Output only the lines running from the line bearing "Write part 3" through the line bearing "fine_lump = 0.0011", character for character.

..............................

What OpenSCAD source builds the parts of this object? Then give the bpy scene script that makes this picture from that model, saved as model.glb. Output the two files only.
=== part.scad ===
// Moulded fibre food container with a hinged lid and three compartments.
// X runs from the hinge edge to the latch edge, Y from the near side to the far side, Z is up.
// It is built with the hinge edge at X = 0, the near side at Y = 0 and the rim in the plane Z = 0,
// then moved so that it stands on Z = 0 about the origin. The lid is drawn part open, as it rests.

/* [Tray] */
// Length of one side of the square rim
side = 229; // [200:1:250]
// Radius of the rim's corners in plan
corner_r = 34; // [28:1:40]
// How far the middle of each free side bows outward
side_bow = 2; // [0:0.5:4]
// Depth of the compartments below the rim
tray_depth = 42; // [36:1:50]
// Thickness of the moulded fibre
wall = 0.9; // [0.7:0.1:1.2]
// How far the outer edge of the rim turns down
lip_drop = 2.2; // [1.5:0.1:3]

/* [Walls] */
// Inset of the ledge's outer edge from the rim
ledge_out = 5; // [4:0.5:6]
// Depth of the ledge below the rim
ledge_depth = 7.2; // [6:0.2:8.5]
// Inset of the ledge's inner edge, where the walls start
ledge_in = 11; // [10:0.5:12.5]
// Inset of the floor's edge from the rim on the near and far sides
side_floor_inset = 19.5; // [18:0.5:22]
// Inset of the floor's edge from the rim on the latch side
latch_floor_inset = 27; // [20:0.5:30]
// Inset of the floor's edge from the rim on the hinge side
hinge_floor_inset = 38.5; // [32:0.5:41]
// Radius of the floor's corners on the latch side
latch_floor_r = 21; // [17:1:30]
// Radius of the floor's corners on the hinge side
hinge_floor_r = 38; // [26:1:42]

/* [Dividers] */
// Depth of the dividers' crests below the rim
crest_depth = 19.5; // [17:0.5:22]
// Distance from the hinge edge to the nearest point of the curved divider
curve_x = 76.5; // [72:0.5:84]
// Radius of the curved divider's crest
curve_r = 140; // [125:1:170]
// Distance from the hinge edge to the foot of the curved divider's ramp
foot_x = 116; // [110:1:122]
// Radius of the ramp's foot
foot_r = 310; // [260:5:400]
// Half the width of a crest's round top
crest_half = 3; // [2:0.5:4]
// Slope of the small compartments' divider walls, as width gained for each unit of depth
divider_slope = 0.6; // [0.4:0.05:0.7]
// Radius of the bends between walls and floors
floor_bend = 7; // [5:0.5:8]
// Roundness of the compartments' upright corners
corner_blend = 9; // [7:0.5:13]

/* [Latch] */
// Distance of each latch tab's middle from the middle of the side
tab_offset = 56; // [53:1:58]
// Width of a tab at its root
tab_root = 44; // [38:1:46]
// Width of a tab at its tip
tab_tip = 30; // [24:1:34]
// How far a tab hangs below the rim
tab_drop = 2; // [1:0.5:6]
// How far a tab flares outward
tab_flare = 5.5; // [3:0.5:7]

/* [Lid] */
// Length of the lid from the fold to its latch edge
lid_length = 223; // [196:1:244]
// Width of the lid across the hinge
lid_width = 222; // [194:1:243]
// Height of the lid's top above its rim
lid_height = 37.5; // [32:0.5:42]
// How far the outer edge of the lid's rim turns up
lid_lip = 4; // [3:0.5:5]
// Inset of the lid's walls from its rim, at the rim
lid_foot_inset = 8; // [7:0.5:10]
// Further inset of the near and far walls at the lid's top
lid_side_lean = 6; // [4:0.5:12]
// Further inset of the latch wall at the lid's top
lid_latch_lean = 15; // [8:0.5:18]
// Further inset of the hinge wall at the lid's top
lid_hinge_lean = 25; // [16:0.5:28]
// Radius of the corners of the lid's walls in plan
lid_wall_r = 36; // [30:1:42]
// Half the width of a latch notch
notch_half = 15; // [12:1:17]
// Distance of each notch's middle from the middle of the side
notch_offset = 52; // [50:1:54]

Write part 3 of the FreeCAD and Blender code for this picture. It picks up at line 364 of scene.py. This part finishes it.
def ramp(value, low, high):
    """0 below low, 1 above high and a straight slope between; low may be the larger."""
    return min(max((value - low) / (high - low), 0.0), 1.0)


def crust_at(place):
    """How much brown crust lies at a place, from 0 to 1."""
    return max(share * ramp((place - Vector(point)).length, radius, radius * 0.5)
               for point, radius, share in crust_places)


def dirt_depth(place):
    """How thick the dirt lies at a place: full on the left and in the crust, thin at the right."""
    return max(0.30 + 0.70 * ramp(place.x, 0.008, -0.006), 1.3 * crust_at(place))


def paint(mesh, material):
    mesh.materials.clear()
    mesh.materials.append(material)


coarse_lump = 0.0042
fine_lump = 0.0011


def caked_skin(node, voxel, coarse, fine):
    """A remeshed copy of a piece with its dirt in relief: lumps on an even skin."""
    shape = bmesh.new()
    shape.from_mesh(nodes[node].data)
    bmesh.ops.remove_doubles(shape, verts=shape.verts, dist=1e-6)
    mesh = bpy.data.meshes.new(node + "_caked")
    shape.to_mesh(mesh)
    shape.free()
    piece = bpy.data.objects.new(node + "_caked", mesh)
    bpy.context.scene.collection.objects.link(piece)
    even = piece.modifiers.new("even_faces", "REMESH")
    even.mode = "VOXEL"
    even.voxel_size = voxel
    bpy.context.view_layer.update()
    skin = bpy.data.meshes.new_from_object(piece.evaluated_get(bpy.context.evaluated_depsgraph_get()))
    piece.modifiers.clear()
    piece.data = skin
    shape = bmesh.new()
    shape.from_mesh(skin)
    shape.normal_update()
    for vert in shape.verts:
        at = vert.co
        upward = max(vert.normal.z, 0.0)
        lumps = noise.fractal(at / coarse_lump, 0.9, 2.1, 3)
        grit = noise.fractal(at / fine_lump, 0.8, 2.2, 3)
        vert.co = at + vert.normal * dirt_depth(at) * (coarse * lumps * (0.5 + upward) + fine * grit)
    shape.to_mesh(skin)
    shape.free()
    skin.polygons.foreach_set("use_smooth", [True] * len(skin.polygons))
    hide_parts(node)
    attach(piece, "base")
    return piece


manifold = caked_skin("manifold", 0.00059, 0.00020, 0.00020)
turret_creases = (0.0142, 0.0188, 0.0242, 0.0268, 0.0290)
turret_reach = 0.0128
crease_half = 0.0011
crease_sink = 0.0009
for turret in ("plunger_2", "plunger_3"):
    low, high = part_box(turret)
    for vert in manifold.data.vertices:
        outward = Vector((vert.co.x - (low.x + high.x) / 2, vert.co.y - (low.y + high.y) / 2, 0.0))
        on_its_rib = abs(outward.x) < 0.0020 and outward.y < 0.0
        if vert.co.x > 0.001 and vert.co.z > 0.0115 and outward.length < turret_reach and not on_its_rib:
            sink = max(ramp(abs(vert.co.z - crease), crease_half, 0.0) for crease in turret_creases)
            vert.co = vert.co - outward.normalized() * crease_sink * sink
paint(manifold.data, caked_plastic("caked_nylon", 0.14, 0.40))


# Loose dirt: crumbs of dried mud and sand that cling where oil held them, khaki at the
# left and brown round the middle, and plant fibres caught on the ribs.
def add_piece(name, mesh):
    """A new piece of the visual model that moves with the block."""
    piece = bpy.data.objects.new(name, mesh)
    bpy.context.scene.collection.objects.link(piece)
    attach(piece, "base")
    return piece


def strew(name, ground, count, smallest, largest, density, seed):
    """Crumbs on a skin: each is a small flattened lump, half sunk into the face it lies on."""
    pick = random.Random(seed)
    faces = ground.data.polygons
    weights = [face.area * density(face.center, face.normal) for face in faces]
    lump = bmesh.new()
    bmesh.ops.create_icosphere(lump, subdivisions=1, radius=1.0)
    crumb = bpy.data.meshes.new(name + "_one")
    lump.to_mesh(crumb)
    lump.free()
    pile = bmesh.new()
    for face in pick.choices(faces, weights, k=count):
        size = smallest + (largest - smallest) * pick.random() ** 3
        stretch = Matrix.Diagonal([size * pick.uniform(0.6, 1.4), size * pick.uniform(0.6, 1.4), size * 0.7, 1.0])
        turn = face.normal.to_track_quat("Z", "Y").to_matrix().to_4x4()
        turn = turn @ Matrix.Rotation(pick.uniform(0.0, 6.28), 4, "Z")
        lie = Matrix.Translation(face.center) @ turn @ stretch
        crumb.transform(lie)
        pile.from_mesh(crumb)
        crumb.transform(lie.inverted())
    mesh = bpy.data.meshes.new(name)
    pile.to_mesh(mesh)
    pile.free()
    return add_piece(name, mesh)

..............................

__Solution__.
Write part 3 of the FreeCAD and Blender code for this picture. It picks up at line 364 of scene.py. This part finishes it.
def ramp(value, low, high):
    """0 below low, 1 above high and a straight slope between; low may be the larger."""
    return min(max((value - low) / (high - low), 0.0), 1.0)


def crust_at(place):
    """How much brown crust lies at a place, from 0 to 1."""
    return max(share * ramp((place - Vector(point)).length, radius, radius * 0.5)
               for point, radius, share in crust_places)


def dirt_depth(place):
    """How thick the dirt lies at a place: full on the left and in the crust, thin at the right."""
    return max(0.30 + 0.70 * ramp(place.x, 0.008, -0.006), 1.3 * crust_at(place))


def paint(mesh, material):
    mesh.materials.clear()
    mesh.materials.append(material)


coarse_lump = 0.0042
fine_lump = 0.0011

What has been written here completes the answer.